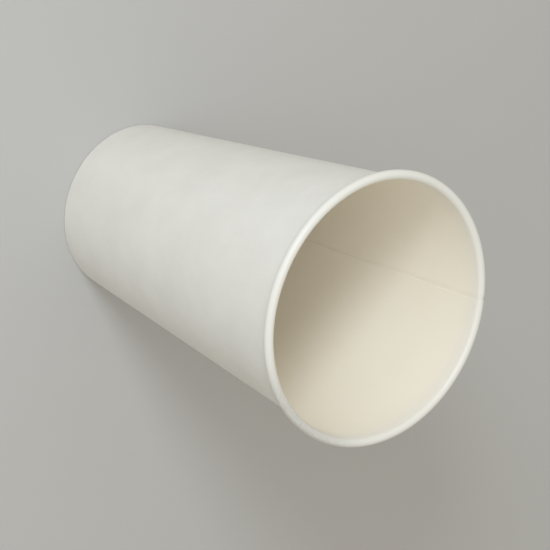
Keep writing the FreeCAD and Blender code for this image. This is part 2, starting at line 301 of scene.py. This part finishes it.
# Each face keeps its finish as a number, while the wall and its flap become one closed sheet
film_share = named(turned, "film_side")
finish = maths(turned, "MULTIPLY", 0.5, maths(
    turned, "ADD", maths(turned, "GREATER_THAN", film_share, film_above),
    maths(turned, "GREATER_THAN", film_share, plain_below)))
sorted_out = add(turned, "GeometryNodeStoreNamedAttribute", data_type="FLOAT", domain="FACE",
                 in0=formed.outputs[0], in2="finish", in3=finish)
outward = add(turned, "GeometryNodeFlipFaces", in0=sorted_out.outputs[0])
lapped = add(turned, "GeometryNodeSeparateGeometry", domain="POINT", in0=outward.outputs[0],
             in1=flap_mark)
one_sheet = add(turned, "GeometryNodeMeshBoolean", operation="UNION", solver="MANIFOLD")
turned.links.new(lapped.outputs[1], one_sheet.inputs["Mesh 2"])
turned.links.new(lapped.outputs[0], one_sheet.inputs["Mesh 2"])
no_slivers = add(turned, "GeometryNodeMergeByDistance", in0=one_sheet.outputs[0], in2=1e-7)
merged = add(turned, "GeometryNodeMergeByDistance", in0=outward.outputs[0], in2=1e-6)
neighbours = add(turned, "GeometryNodeInputMeshEdgeNeighbors").outputs[0]
loose = maths(turned, "LESS_THAN", neighbours, 0.5)
closed = add(turned, "GeometryNodeDeleteGeometry", domain="EDGE", in0=merged.outputs[0], in1=loose)
joined = add(turned, "GeometryNodeSwitch", input_type="GEOMETRY", in0=given["Open seam"],
             in1=closed.outputs[0], in2=no_slivers.outputs[0])
real = add(turned, "GeometryNodeRealizeInstances", in0=joined.outputs[0])
smooth = add(turned, "GeometryNodeSetShadeSmooth", in0=real.outputs[0], in2=True)
is_film = maths(turned, "GREATER_THAN", named(turned, "finish"), film_above)
is_plain = maths(turned, "LESS_THAN", named(turned, "finish"), plain_below)
is_cut = maths(turned, "SUBTRACT", 1.0, maths(turned, "ADD", is_film, is_plain))
flat_ends = add(turned, "GeometryNodeSetShadeSmooth", in0=smooth.outputs[0], in1=is_cut, in2=False)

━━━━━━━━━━

What you should do
Repeat the listing in full, keeping every line exactly as it is.

Reply to the task
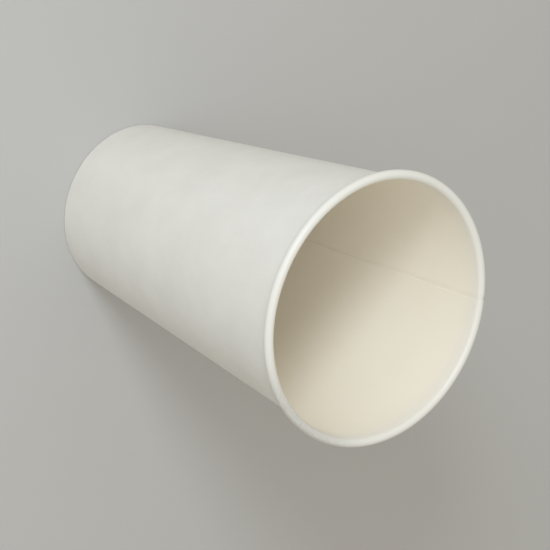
Keep writing the FreeCAD and Blender code for this image. This is part 2, starting at line 301 of scene.py. This part finishes it.
# Each face keeps its finish as a number, while the wall and its flap become one closed sheet
film_share = named(turned, "film_side")
finish = maths(turned, "MULTIPLY", 0.5, maths(
    turned, "ADD", maths(turned, "GREATER_THAN", film_share, film_above),
    maths(turned, "GREATER_THAN", film_share, plain_below)))
sorted_out = add(turned, "GeometryNodeStoreNamedAttribute", data_type="FLOAT", domain="FACE",
                 in0=formed.outputs[0], in2="finish", in3=finish)
outward = add(turned, "GeometryNodeFlipFaces", in0=sorted_out.outputs[0])
lapped = add(turned, "GeometryNodeSeparateGeometry", domain="POINT", in0=outward.outputs[0],
             in1=flap_mark)
one_sheet = add(turned, "GeometryNodeMeshBoolean", operation="UNION", solver="MANIFOLD")
turned.links.new(lapped.outputs[1], one_sheet.inputs["Mesh 2"])
turned.links.new(lapped.outputs[0], one_sheet.inputs["Mesh 2"])
no_slivers = add(turned, "GeometryNodeMergeByDistance", in0=one_sheet.outputs[0], in2=1e-7)
merged = add(turned, "GeometryNodeMergeByDistance", in0=outward.outputs[0], in2=1e-6)
neighbours = add(turned, "GeometryNodeInputMeshEdgeNeighbors").outputs[0]
loose = maths(turned, "LESS_THAN", neighbours, 0.5)
closed = add(turned, "GeometryNodeDeleteGeometry", domain="EDGE", in0=merged.outputs[0], in1=loose)
joined = add(turned, "GeometryNodeSwitch", input_type="GEOMETRY", in0=given["Open seam"],
             in1=closed.outputs[0], in2=no_slivers.outputs[0])
real = add(turned, "GeometryNodeRealizeInstances", in0=joined.outputs[0])
smooth = add(turned, "GeometryNodeSetShadeSmooth", in0=real.outputs[0], in2=True)
is_film = maths(turned, "GREATER_THAN", named(turned, "finish"), film_above)
is_plain = maths(turned, "LESS_THAN", named(turned, "finish"), plain_below)
is_cut = maths(turned, "SUBTRACT", 1.0, maths(turned, "ADD", is_film, is_plain))
flat_ends = add(turned, "GeometryNodeSetShadeSmooth", in0=smooth.outputs[0], in1=is_cut, in2=False)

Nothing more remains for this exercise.